I worked in a Chinese after school Training Centre and learnt a lot about the business of children! School children usually had a class every day after school, we were one of their extra-curricular activities. I must say that if you don’t like this “after school” type of work then you can easily find jobs in Primary schools and have your own class of children as an English Foreign Language (EFL) Teacher. For me, it was a good way to get into China and explore the possibilities, of which there are many.

See Also

Training Centres have different days off and for us, that was Monday and Tuesday, with Tuesday morning’s being the slot that we had our free Chinese classes after a month of being there. We taught evenings during the week and all day weekends, to fit around the student’s busy schedule. We had a Chinese teaching counterpart paired with us where they would teach the grammar and the structure in Chinese mixed with some English for lesson 1. In Lesson 2, we would reinforce all of it and recall previously learnt language to make it real and practice real-life situations. It was high energy, fast-paced and filled with games: I made English fun, by running up and down the classroom getting them all engaged and interacting with me. There were open house days for parents to watch their child in class and for potential recruits to come and see if this is the school or branch for their child. Most of my office hours were filled with planning, marking and responding to parent comments.
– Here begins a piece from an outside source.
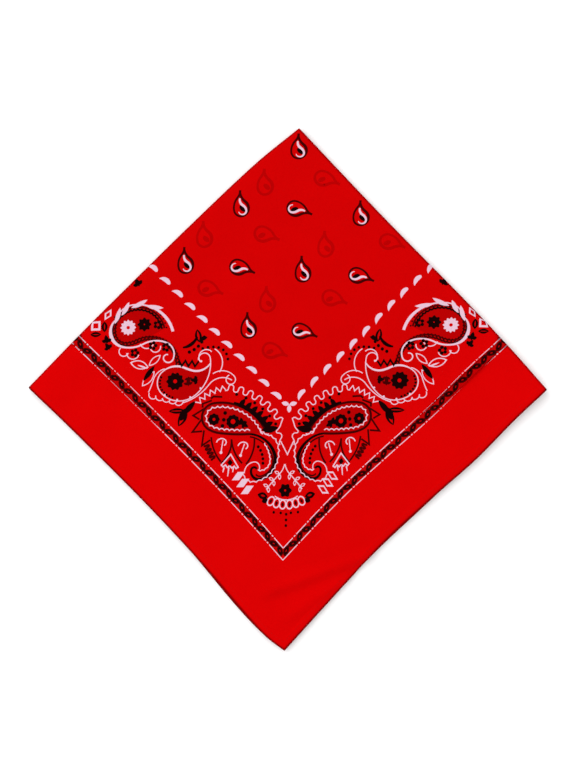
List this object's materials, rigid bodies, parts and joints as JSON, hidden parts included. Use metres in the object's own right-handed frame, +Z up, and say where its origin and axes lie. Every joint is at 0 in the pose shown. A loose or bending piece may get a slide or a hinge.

Looking back, it is still the highest-paid job that I’ve done for 20 hours/week (part-time). It left room for day time tutoring that could start from £15 and go up to £50 if you were that good and confident. There were opportunities to move into other job spheres like training material writing, public school teaching, journalism and media etc. Once you were in with the working visa, you could try all the other things that your heart desired once you sorted your paperwork with the new company.

 

Tips if you want to live and work in China

  • Finding jobs in Asia can be found via job boards such as tefl.com and LinkedIn.
  • Read your contract carefully: holidays and sick pay, airport pick up or housing help, can you get a housing stipend, bank account help or sim cards, are there late fees (pay reductions for signing in late), how do the taxes work, bonus and returners pay, etc.
  • Make friends, seriously, make them. From the UK, I was 8 hours forward and had to arrange to speak to my parents on Sunday’s. Having long conversations with friends was a myth, as my mornings were their evenings, this affected my long-distance relationship but he still stuck with me after!
  • Get a good VPN. The free trial is okay but when the time runs up, activating it may be tricky as the internet companies pick up that you’re on a VPN site. Try NordVPN or Express VPN in the first instance.
  • Feel out the housing areas and ask all the questions that you would typically ask when moving in to or buying a home.
  • Have WeChat and Baidu downloaded on your phone beforehand. These are your first points of life!
  • Get a good sim card with data- pay your bill on time, or not as some of my friends got away with that for months.

What say you? Care to try working and living in China for a few months?